Hi Florian,
I do not object to your suggestion, and it is clearly in reach within
the current code base. But... it is a different thing. Your suggestion
is to make sublocale work in locale targets seamlessly. But something like
instantiation ...
begin
sublocale ...
instance ...
end
then just does not make sense: either it is not covered (or blocked) by
the implementation, or »sublocale« is just the wrong wording since it
assumes locales on both producer and consumer side so to speak.
I don't know what interpretation (or sublocale) would mean in an
instantiation context, so I cannot tell what would be more
appropriate. It seems natural though, that, if additional commands
are to be 'targetized', some commands will not be meaningful in some
kinds of targets. So, if sublocale were only available in locale
targets, I wouldn't consider that a problem. (If sublocale
were not available in locale targets, I wouldn't consider that a
problem either, but that's not the the point of this discussion.)

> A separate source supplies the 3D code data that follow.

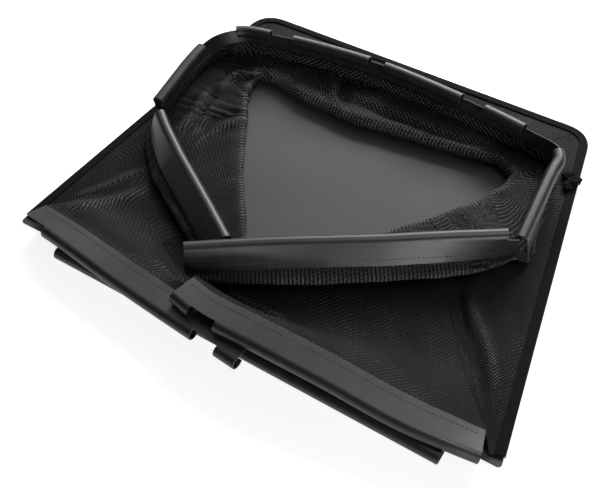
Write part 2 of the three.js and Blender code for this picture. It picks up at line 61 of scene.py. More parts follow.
# Sizes shared with the part's source, under the same names.
FRONT_WIDTH = 590.0
BACK_WIDTH = 480.0
BASE_DEPTH = 474.0
FRONT_EDGE_Y = -137.0
SIDE_SHIFT = 5.0
BACK_SHIFT = -22.0
BACK_CORNER_RADIUS = 36.0
FRONT_CORNER_RADIUS = 5.0
LONG_SIDE = 80.0
STRAIGHT_STOPS = (0.02, 0.5, 0.98)
BASE_THICKNESS = 1.6
CLOTH = 1.2
GAP = 0.3
SEW_GAP = 0.5
SEW_OVERLAP = 9.0
FREE_EDGE_MARGIN = 2.0
EDGE_INSET = 1.5
EDGE_ALLOWANCE = 6.0
BINDING_WALL = 1.2
BINDING_COVER = 9.0
CORNER_SEAM = 3.0
BINDING_START = 6.0
INNER_FOLD_RADIUS = 5.5
OUTER_FOLD_RADIUS = 2.6
BOTTOM_LIFT = 1.0
LEAST_ROLL_LIFT = 2.5
SHOULDER_REACH = 5.0
SHOULDER_DROP = 0.12
FALL_BOW = 0.1
BRIDGE_TUCK = 0.2
THIRDS = (0.33, 0.66)
SEAM_OVERRUN = 1.0
RIM_HEIGHT = 48.0
SIDE_RAIL_HEIGHT = 36.0
FRONT_RAIL_HEIGHT = 50.0
NOTCH_LENGTH = 31.0
SHORT_HOOK = 26.0
LEFT_HOOK_START = 37.0
FRONT_HOOK_START = 12.0
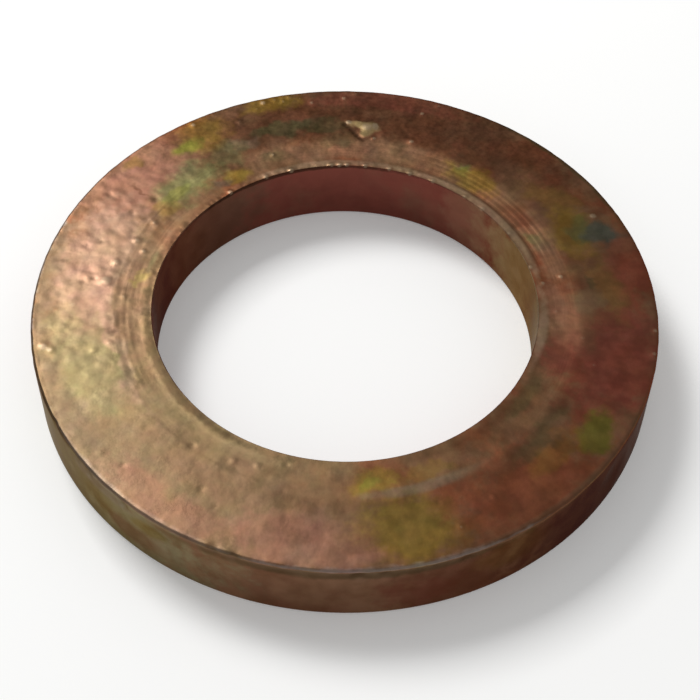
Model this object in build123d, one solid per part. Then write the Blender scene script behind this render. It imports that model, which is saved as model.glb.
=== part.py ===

In any case, it would make sense to discuss what a command would mean
in all of the targets (and where it is not meaningful) before making
it available in some targets.
You might ask at first what interpretation in instantiation blocks is
supposed to be. I think it can be a neat pattern to approach
instantiation by default definitions; here the interpretation would
provide that OFCLASS theorem to prove the claimed instance relationship
finally or something alike.
I'm unsure whether I understand this fully. But to me it looks like
the purpose of the instantiation target is to declare instance
relations between classes. If that is the case, then there is no
further need to stress the 'subscriptive' nature and it might be
legitimate to just call the command 'interpretation'. But, of course,
it depends on what the command would actually do. I guess this would
replace some existing command that already exists.
This is different if the target is a locale. The purpose of a locale
target is to work in a locale, not add relations between locales. We
don't have a sublocale target, whose purpose could be to establish
interpretation relations between locales. Instead there is just the
sublocale command, which is fairly primitive. The mechanisms offered
by the instantiation target, which lets one make the necessary
constructions needed for the instantiation in a clean way, are much
more elaborate.
Two asides:
Of course, the global
version should remain
sublocale l < e.
It should not be turned into
sublocale (in l) e
foo (in l) ...
is equivalent to
context l
begin
foo ...
end
by construction. We cannot have just one of them.
That sounds a bit dogmatic. If additional commands are made available
for targets, then the syntax should clearly be more flexible if better
intuition can be achieved.
It is also notable that we have definitions in locales (although this is
far beneath your great achievements with sublocale etc.). With them it
is the case that we provide them *uniformly* for theories, locales and
other targets (something which has been commented as seemingly trivial,
»but maybe this is the achievement.« ).
I strongly believe that definitions in locales are a great
achievement. Without them all the other work would not have been
worth it. I hope, though, it has become clear that I'm not opposed to
having interpretation in locale contexts by principle, I'm merely
opposed to explaining them in the way you propose.